Building a Brand Beyond Price
Beyond impressive hardware and sales figures, Zeekr appears to be winning the long-term battle for customer loyalty. The company reported a massive 49.5 percentage point surge in its Net Promoter Score (NPS), a key metric for customer satisfaction and brand loyalty.
This surge is attributed to a strategy of "stable pricing and transparent communication." In a volatile market where prices can change overnight, Zeekr's approach has seemingly fostered a sense of trust and stability with its customer base. By avoiding the race to the bottom on price, the brand has cultivated an image of quality and reliability, which is now paying dividends in customer retention and advocacy.
This brand strength contributes to the improving financial health of its parent company. In the first quarter of 2026, Geely Auto Group reported a 31% surge in core profit, a result partly driven by the strong performance and higher proportion of high-value sales from brands like Zeekr. While Zeekr itself, like many EV startups, has prioritized growth and expansion, its ability to increase vehicle margins—which rose to 15.6% in late 2025 from 12.6% a year prior—indicates a clear path toward sustained profitability.
From Domestic Success to Global Ambition
Leveraging its formidable domestic success, Zeekr is now accelerating an aggressive global expansion. The fierce competition in China has become a crucible, forging companies that are now ready to compete on the world stage. The Zeekr 9X, the brand's domestic champion, is set to lead this international charge.
The overseas rollout for the 9X is slated to begin this month in the Middle East, followed by Central Asia in the third quarter and a highly anticipated European launch in the fourth quarter of 2026. Australia is also on the roadmap for late 2026 or early 2027. This will be followed by the international debut of the Zeekr 8X, starting in the final quarter of the year.

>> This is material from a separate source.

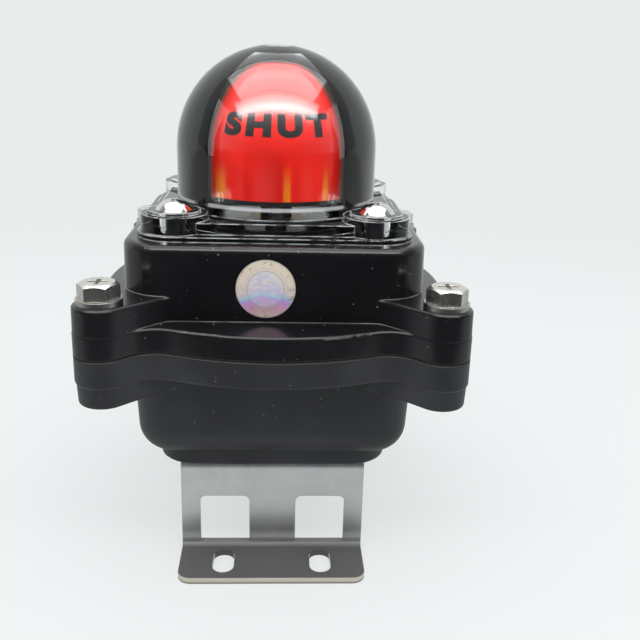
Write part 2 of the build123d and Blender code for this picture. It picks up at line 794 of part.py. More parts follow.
# Drive shaft: tongue below, seal grooves, thrust collar, flat and tapped end above
ring_heights = [base_bottom + bushing_foot + ring_height / 2, roof_under]
circlip_bottom = retainer_top
with BuildPart() as drive_shaft:
    with BuildSketch(Plane.XY.offset(shaft_end)) as free_end:
        Circle(shaft_end_radius)
    extrude(amount=shaft_end_reach)
    with BuildSketch(Plane.XY.offset(shaft_end + shaft_end_reach)) as lower_length:
        Circle(shaft_radius)
    extrude(amount=collar_bottom - shaft_end - shaft_end_reach)
    with BuildSketch(Plane.XY.offset(collar_bottom)) as collar:
        Circle(shaft_collar)
    extrude(amount=shaft_collar_height)
    with BuildSketch(Plane.XY.offset(hub_bottom)) as upper_length:
        Circle(shaft_top_radius)
    extrude(amount=carrier_top - hub_bottom)
    with BuildSketch(Plane.XY.offset(shaft_end)) as tongue:
        Rectangle(tongue_length, tongue_width)
    extrude(amount=-tongue_height)
    with BuildSketch(Plane.XY.offset(carrier_bottom)) as flat:
        with Locations((shaft_flat, 0)):
            Rectangle(shaft_radius, 3 * shaft_radius, align=(Align.MIN, Align.CENTER))
    extrude(amount=carrier_top - carrier_bottom, mode=Mode.SUBTRACT)
    for level, radius in zip(ring_heights, (shaft_radius, shaft_top_radius)):
        with BuildSketch(Plane.XY.offset(level - ring_wire)) as ring_groove:
            Circle(radius)
            Circle(radius - 2 * ring_wire - ring_gap, mode=Mode.SUBTRACT)
        extrude(amount=2 * ring_wire, mode=Mode.SUBTRACT)
    with BuildSketch(Plane.XY.offset(circlip_bottom)) as clip_groove:
        Circle(shaft_top_radius)
        Circle(circlip_groove, mode=Mode.SUBTRACT)
    extrude(amount=circlip_thickness, mode=Mode.SUBTRACT)
    with BuildSketch(Plane.XY.offset(carrier_top)) as end_tap:
        Circle(small_screw_radius)
    extrude(amount=-shaft_tap_depth, mode=Mode.SUBTRACT)
drive_shaft.part.label = "drive_shaft"
export_step(drive_shaft.part, "parts/drive_shaft.step")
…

Zeekr's strategy is comprehensive, targeting key regions with tailored approaches. The brand has already entered several European markets, including Germany and France, and is expanding into Southeast Asia. A significant move is the plan for local assembly in Malaysia starting in 2027, which will help the brand establish a strong regional foothold. By offering a mix of products, including plug-in hybrids like the 9X, Zeekr is also demonstrating tactical flexibility to navigate potential EU tariffs on pure EVs and cater to diverse consumer preferences. This global push will be the ultimate test of whether Zeekr can translate its premium positioning and brand power from China to a worldwide audience.